AVAILABLE DATA >>
>> Start

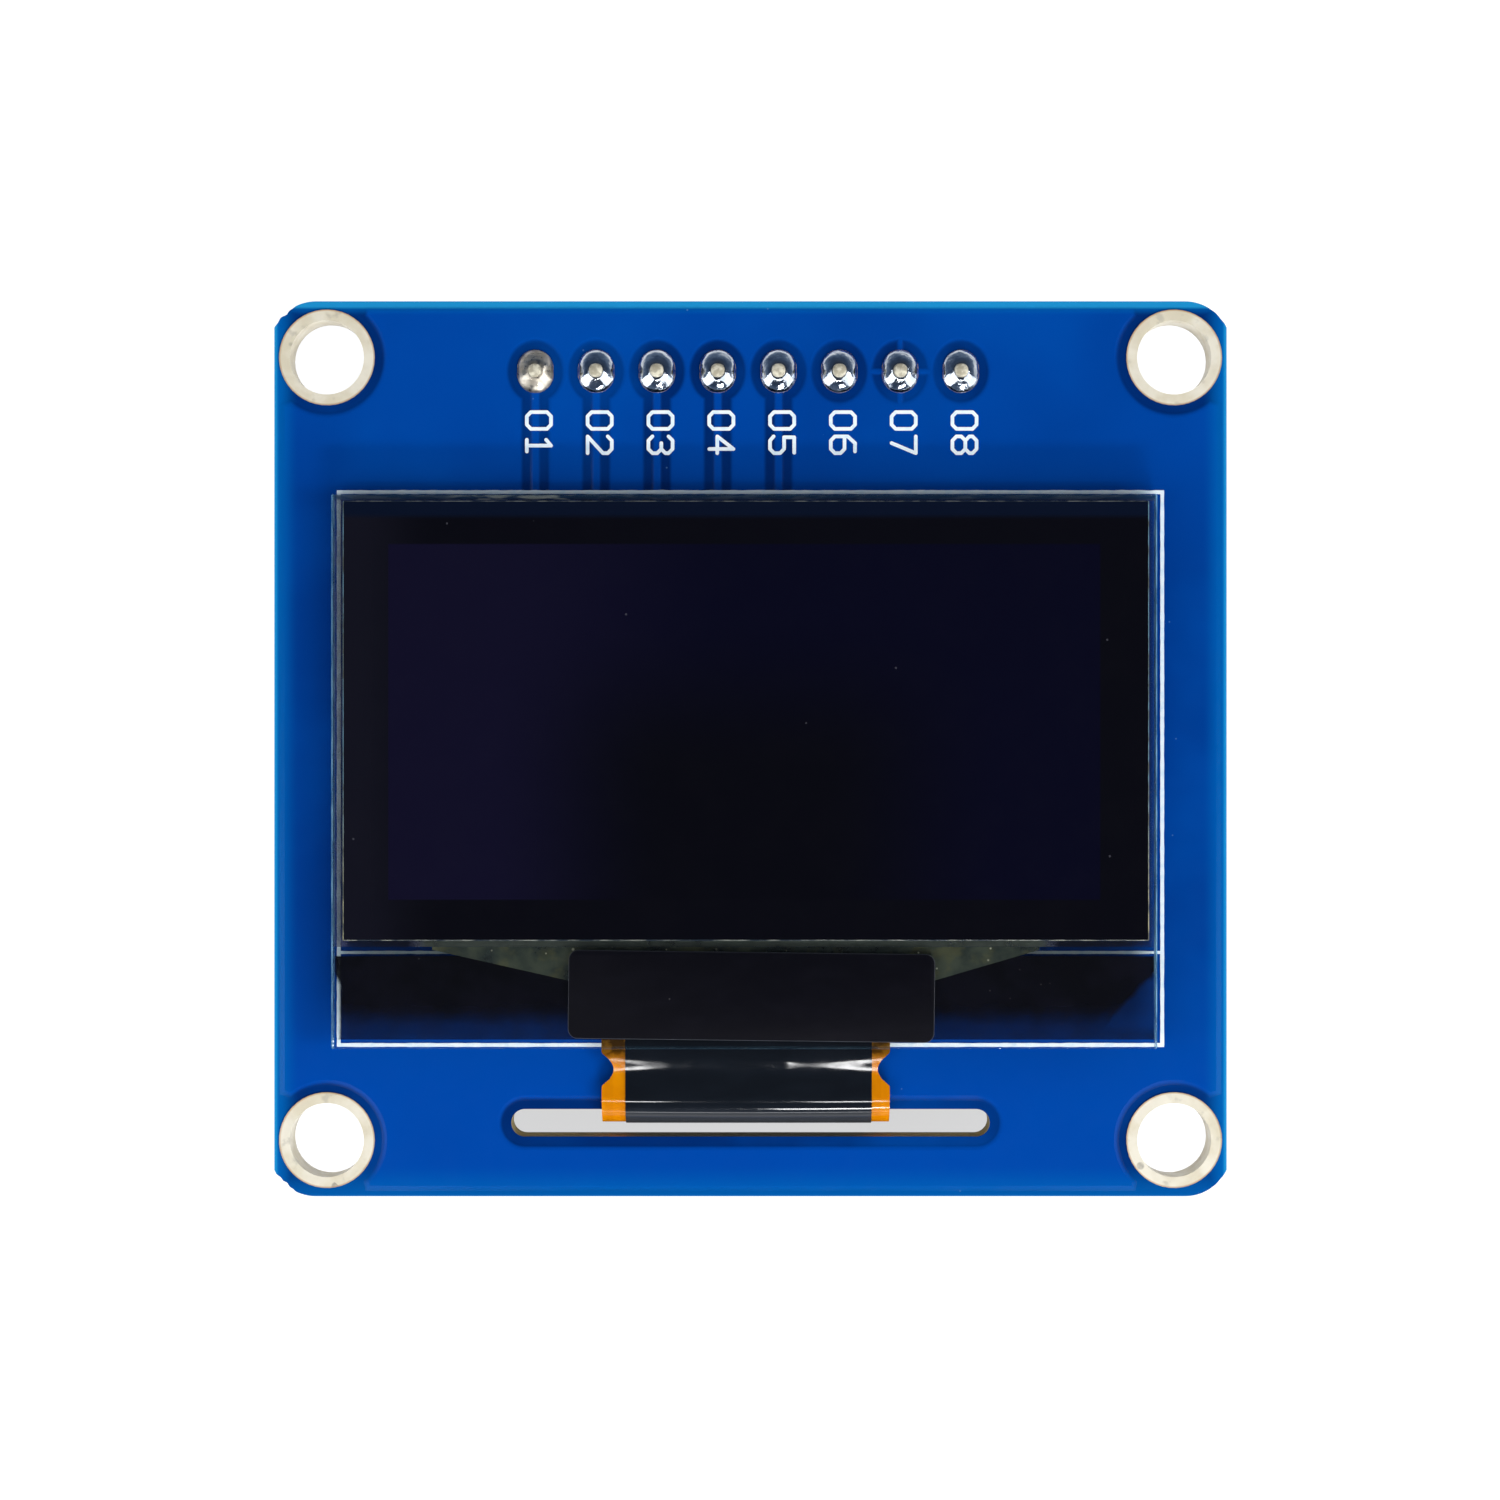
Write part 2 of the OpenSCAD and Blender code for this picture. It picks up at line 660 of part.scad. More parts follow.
// Soldered contacts: each lies on the tail's end and runs down to the board
module flex_solder() {
    lap = tail_end * 0.6;
    toe = 0.5;
    rise = 0.12;
    color([0.78, 0.78, 0.76]) for (i = [1:contact_count])
        translate([neck_x + (i - (contact_count + 1) / 2) * contact_pitch, 0, 0]) pull_along_x(contact_w)
            polygon([
                [tail_tip, 0], [tail_tip + toe, 0], [tail_tip, -film_t - rise],
                [tail_tip - lap, -film_t - rise / 2], [tail_tip - lap, -film_t], [tail_tip, -film_t]
            ]);
}

// Ceramic body of a chip part of height h, standing on Z = 0
module chip_body(h) {
    t = terminal_t;
    block(0, 0, chip_part_l - 2 * t, chip_part_w - 2 * t, t, h - 2 * t);
}

// Metal ends of a chip part of height h
module chip_ends(h) {
    difference() {
        for (side = [-1, 1]) block(side * (chip_part_l - terminal_l) / 2, 0, terminal_l, chip_part_w, 0, h);
        chip_body(h);
    }
}

// Solder in front of both metal ends of a chip part of height h
module chip_fillets(h) {
    for (side = [0, 1]) mirror([side, 0, 0]) translate([chip_part_l / 2, 0, 0]) rotate([90, 0, 0])
        linear_extrude(chip_part_w, center = true) polygon([[0, 0], [fillet_l, 0], [0, h * 0.7]]);
}

// Puts capacitor i in the first row or beside the regulator
module at_capacitor(i) {
    beside = regulator_l / 2 + 2.2;
    if (i <= row_capacitors)
        on_rear((i - (row_capacitors + 1) / 2) * chip_part_pitch, capacitor_y, 90) children();
    else
        on_rear((i == row_capacitors + 1 ? -1 : 1) * beside, regulator_y, 90) children();
}

module at_resistor(i) {
    on_rear((i - (resistor_count + 1) / 2) * chip_part_pitch, resistor_y, 90) children();
}

module capacitor(i) {
    color([0.62, 0.5, 0.36]) at_capacitor(i) chip_body(capacitor_h);
}

module resistor(i) {
    color([0.08, 0.08, 0.09]) at_resistor(i) chip_body(resistor_h);
}

module chip_terminals() {
    color([0.8, 0.8, 0.8]) {
        for (i = [1:capacitor_count]) at_capacitor(i) chip_ends(capacitor_h);
        for (i = [1:resistor_count]) at_resistor(i) chip_ends(resistor_h);
    }
}

module chip_solder() {
    color([0.75, 0.75, 0.74]) {
        for (i = [1:capacitor_count]) at_capacitor(i) chip_fillets(capacitor_h);
        for (i = [1:resistor_count]) at_resistor(i) chip_fillets(resistor_h);
    }
}

// Moulded body with drafted long sides and a dimple that marks its first lead
module regulator_body() {
    a = regulator_w / 2;
    draft = 0.08;
    base = 0.1; // gap between the body and the board
    middle = (regulator_h + base) / 2;
    color([0.07, 0.07, 0.08]) on_rear(0, regulator_y) difference() {
        pull_along_x(regulator_l) polygon([
            [a - draft, base], [a, middle - lead_t / 2], [a, middle + lead_t / 2], [a - draft, regulator_h],
            [draft - a, regulator_h], [-a, middle + lead_t / 2], [-a, middle - lead_t / 2], [draft - a, base]
        ]);
        translate([-regulator_l / 2 + 0.45, -a + 0.45, regulator_h - 0.06]) cylinder(h = 1, d = 0.35);
    }
}

// Side view of a bent lead that leaves the body at y = 0 and stands on Z = 0
module lead_profile() {
    middle = (regulator_h + 0.1) / 2;
    knee = lead_reach - foot_l;
    polygon([
        [0, middle + lead_t / 2], [knee, middle + lead_t / 2], [knee + lead_t, middle - lead_t / 2],
        [knee + lead_t, lead_t], [lead_reach, lead_t], [lead_reach, 0], [knee, 0],
        [knee, middle - lead_t / 2], [0, middle - lead_t / 2]
    ]);
}

module regulator_leads() {
    color([0.8, 0.8, 0.8]) on_rear(0, regulator_y) {
        translate([0, regulator_w / 2, 0]) pull_along_x(lead_w) lead_profile();
        for (side = [-1, 1]) translate([side * lead_pitch / 2, -regulator_w / 2, 0])
            mirror([0, 1, 0]) pull_along_x(lead_w) lead_profile();
    }
}

pcb();
for (i = [1:mount_count]) mounting_pad(i);
header_pads();
header_housing();
for (i = [1:pin_count]) header_pin(i);
for (i = [1:pin_count]) solder_joint(i);
panel_tape();
cap_glass();
moisture_getter();
edge_seal();
pixel_layers();
front_glass();
polarizer();
driver_chip();
edge_resin();
ledge_resin();
shield();
bond_strip();
flex_film();
flex_cover();
flex_solder();
regulator_body();
regulator_leads();
for (i = [1:capacitor_count]) capacitor(i);
for (i = [1:resistor_count]) resistor(i);
chip_terminals();
chip_solder();
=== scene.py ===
"""Looks of the small OLED display module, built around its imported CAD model.

Sizes are millimetres of the row frame until a mesh is made: +Z leaves the display, +Y points to the pin
header, and the board's rear face lies at Z = 0.
"""
import math
import random

import bmesh
import bpy
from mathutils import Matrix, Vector, noise


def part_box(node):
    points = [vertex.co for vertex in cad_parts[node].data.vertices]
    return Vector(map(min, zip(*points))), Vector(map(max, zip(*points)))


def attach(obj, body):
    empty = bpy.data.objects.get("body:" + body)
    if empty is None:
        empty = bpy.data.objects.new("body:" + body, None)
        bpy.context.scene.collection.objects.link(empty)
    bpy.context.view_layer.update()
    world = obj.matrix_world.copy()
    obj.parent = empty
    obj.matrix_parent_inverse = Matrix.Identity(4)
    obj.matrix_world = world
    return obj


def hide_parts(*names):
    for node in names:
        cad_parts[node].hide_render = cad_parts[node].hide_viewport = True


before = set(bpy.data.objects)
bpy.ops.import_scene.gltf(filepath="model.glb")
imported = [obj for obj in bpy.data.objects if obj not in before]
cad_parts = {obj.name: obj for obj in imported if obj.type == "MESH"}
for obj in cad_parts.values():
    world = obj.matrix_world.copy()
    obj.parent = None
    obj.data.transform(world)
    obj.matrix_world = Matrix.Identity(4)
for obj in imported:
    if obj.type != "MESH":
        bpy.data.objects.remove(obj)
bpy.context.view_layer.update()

MM = 0.001
random.seed(7)


def box(node):
    """Lowest and highest corner of a CAD node, in millimetres."""
    low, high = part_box(node)
    return low / MM, high / MM


def middle(node):
    low, high = box(node)
    return (low + high) / 2


# ---------------------------------------------------------------- sizes taken from the CAD model

BOARD_HIGH = box("pcb")[1]
BOARD_T = BOARD_HIGH.z
HOLES = [middle(f"mounting_pad_{i}") for i in range(1, 5)]
HOLE_X, HOLE_Y = abs(HOLES[0].x), abs(HOLES[0].y)
RING_R = (box("mounting_pad_1")[1].x - box("mounting_pad_1")[0].x) / 2
PINS = [middle(f"header_pin_{i}") for i in range(1, 9)]
PIN_LOW, PIN_HIGH = box("header_pin_1")
GLASS_LOW, GLASS_HIGH = box("front_glass")
CAP_LOW, CAP_HIGH = box("cap_glass")
PICTURE_LOW, PICTURE_HIGH = box("pixel_layers")

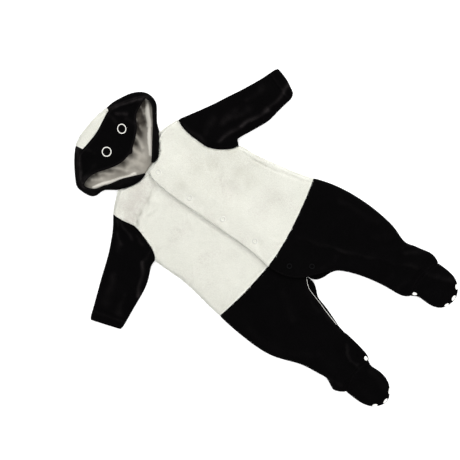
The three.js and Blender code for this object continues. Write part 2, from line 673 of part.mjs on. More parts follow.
// ---------------------------------------------------------------- hood
const STRIP = [0, 0.5, 0.84, 1];
function hood() {
  const seam = pairs(FACE, 'seamX', 'seamY');
  const rim = pairs(FACE, 'rimX', 'rimY');
  const brim = pairs(FACE, 'x', 'brimY');
  panel('hood_face', ruled(brim, seam, [0, 0.12, 0.35, 0.6, 0.82, 1]),
    { material: materials.velour });
  const strip = (name, from, to, options) => panel(name, ruled(from, to, STRIP), options);
  strip('hood_crown', seam.slice(CROWN_FROM, CROWN_TO + 1), rim.slice(CROWN_FROM, CROWN_TO + 1),
    { wall: VELOUR_WALL, material: materials.plush });
  strip('hood_side_right',
    [...seam.slice(0, CROWN_FROM + 1).reverse(), ...pairs(CHEEK_RIGHT, 'inX', 'inY')],
    [...rim.slice(0, CROWN_FROM + 1).reverse(), ...pairs(CHEEK_RIGHT, 'rimX', 'rimY')],
    { material: materials.velour });
  strip('hood_side_left',
    [...seam.slice(CROWN_TO), ...pairs(CHEEK_LEFT, 'inX', 'inY')],
    [...rim.slice(CROWN_TO), ...pairs(CHEEK_LEFT, 'rimX', 'rimY')],
    { lift: lap, material: materials.velour });
  hoodBack(rim);
  hoodLining();
}

// The hood's back lies on the surface. Its rows join the rim's two sides, and its first
// row is the neck seam.
const HOOD_COLUMNS = [0, 0.011, 0.045, 0.12, 0.25, 0.38, 0.5, 0.62, 0.75, 0.88, 0.955, 0.989, 1];
function hoodBack(rim) {
  const middle = (CROWN_FROM + CROWN_TO) / 2;
  const right = [
    ...pairs(CHEEK_RIGHT.slice(0, NOTCH), 'rimX', 'rimY').reverse(), ...rim.slice(0, middle)];
  const left = [
    ...pairs(CHEEK_LEFT.slice(0, NOTCH), 'rimX', 'rimY').reverse(),
    ...rim.slice(middle + 1).reverse()];
  const grid = ruled(right, left, HOOD_COLUMNS);
  const top = backTopRow();
  grid[0] = top.slice(NOTCH_ROW, top.length - NOTCH_ROW);
  panel('hood_back', grid, { upper: false, material: materials.velour });
}

function hoodLining() {
  const grid = ruled(
    pairs(LINING, 'rightX', 'y'), pairs(LINING, 'leftX', 'y'), [0, 0.12, 0.3, 0.5, 0.7, 0.88, 1]);
  const points = grid.map((row) => row.map((p) => ({
    position: new THREE.Vector3(p.x, p.y, LINING_LEVEL + JERSEY_WALL), normal: UP })));
  add('hood_lining', wallGeometry(points, JERSEY_WALL), materials.jersey);
}

// ---------------------------------------------------------------- what lies on the panels
const EYES = table('name x y outer inner', [
  ['eye_ring_right', -19, 431, 9.3, 5.2],
  ['eye_ring_left', 29, 432, 9.6, 5.4],
]);
const EYE_WALL = 0.9;
const EYE_SIDES = 20;

// The point and normal of a panel's own upper face at plan point p.
function onPanel(name, p) {
  const mesh = group.getObjectByName(name);
  const down = new THREE.Vector3(0, 0, -1);
  const ray = new THREE.Raycaster(new THREE.Vector3(p.x, p.y, 10 * FLAT_TOP), down);
  const [hit] = ray.intersectObject(mesh, false);
  return { position: hit.point, normal: hit.face.normal };
}

function eyeRings() {
  for (const eye of EYES) {
    const grid = [];
    for (const radius of [eye.inner, eye.outer]) {
      const row = [];
      for (let k = 0; k < EYE_SIDES; k++) {
        const angle = (k / EYE_SIDES) * 2 * Math.PI;
        const p = point(eye.x + radius * Math.cos(angle), eye.y + radius * Math.sin(angle));
        const { position } = onPanel('hood_face', p);
        position.addScaledVector(UP, SEAM_GAP + EYE_WALL);
        row.push({ position, normal: UP });
      }
      grid.push(row);
    }
    add(eye.name, wallGeometry(grid, EYE_WALL, true), materials.thread);
  }
}

const SNAPS = table('x y panel material', [
  [3, 336, 'front_left', 'snapWhite'], [-3, 266, 'front_left', 'snapWhite'],
  [-1, 197, 'front_left', 'snapWhite'], [-1, 129, 'front_left', 'snapWhite'],
  [-3, 55, 'leg_front_left', 'snapBlack'], [19, 22, 'leg_front_left', 'snapBlack'],
]);
const SNAP = { outer: 4.75, inner: 3.1, height: 1.2, chamfer: 0.4, sides: 12 };
function snaps() {
  SNAPS.forEach((snap, index) => {
    const profile = [
      [SNAP.inner, 0], [SNAP.outer, 0], [SNAP.outer - SNAP.chamfer, SNAP.height],
      [SNAP.inner + SNAP.chamfer, SNAP.height], [SNAP.inner, 0],
    ].map(([radius, height]) => point(radius, height));
    const geometry = new THREE.LatheGeometry(profile, SNAP.sides);
    geometry.rotateX(Math.PI / 2);
    const mesh = add(`snap_${index + 1}`, geometry, materials[snap.material]);
    const { position, normal } = onPanel(snap.panel, point(snap.x, snap.y));
    mesh.position.copy(position.addScaledVector(normal, SEAM_GAP));
    mesh.quaternion.setFromUnitVectors(UP, normal);
  });
}

// ---------------------------------------------------------------- the garment
fronts();
back();
sleeve('sleeve_right', SLEEVE_RIGHT, pairs(ARMHOLE, 'rightX', 'rightY'));
sleeve('sleeve_left', SLEEVE_LEFT, pairs(ARMHOLE, 'leftX', 'leftY'));
leg('right', LEG_RIGHT, FOOT_RIGHT);
leg('left', LEG_LEFT, FOOT_LEFT);
facing();
hood();
eyeRings();
snaps();

// The origin is the middle of the box's underside.
group.updateMatrixWorld(true);
const box = new THREE.Box3().setFromObject(group, true);
const centre = box.getCenter(new THREE.Vector3());
group.position.set(-centre.x, -centre.y, -box.min.z);

export default group;
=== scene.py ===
"""A baby's hooded plush pramsuit with feet, laid flat on its back.

Every panel is a copy of its CAD wall, made finer, creased and finished as plush,
velour or jersey. Lengths in tables are millimetres from the garment's crotch point.
"""
import math

import bmesh
import bpy
import numpy as np
from mathutils import Matrix, Vector, noise
from mathutils.bvhtree import BVHTree
from mathutils.kdtree import KDTree


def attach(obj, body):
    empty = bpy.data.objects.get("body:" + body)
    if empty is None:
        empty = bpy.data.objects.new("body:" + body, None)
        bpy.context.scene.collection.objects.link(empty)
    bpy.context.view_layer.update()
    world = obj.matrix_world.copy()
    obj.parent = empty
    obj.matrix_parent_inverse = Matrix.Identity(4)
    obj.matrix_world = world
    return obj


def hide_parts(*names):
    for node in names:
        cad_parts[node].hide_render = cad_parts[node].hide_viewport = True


noise.seed_set(1)  # noise_vector's offsets come from this, and otherwise from the clock
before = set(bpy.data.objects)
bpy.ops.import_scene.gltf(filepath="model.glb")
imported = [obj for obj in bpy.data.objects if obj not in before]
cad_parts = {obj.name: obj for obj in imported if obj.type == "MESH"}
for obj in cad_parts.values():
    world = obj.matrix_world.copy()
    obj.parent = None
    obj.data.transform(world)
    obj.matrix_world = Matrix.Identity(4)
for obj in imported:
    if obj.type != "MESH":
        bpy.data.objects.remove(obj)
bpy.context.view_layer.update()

MM = 0.001
CROTCH = Vector((3.50, -133.00, 0.0)) * MM  # the garment's own origin, in the frame
ROLL_LEVEL = 6.8 * MM  # height of the outermost line of a rolled edge
FLAT_TOP = 13.6 * MM  # top of the two layers where they lie on each other


def table(columns, *rows):
    """Rows as dicts by column name."""
    return [dict(zip(columns.split(), row)) for row in rows]


def creases(*rows):
    """Creases by their two ends, their width and height, and how soft one flank is."""
    return table("x0 y0 x1 y1 width height soft", *rows)


def at(x, y, z=0.0):
    """A point given in garment millimetres, in the frame."""
    return CROTCH + Vector((x, y, z)) * MM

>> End

Give the number of lines in the listing above that contain "code", and nothing else.

EXERCISE RESPONSE >> 2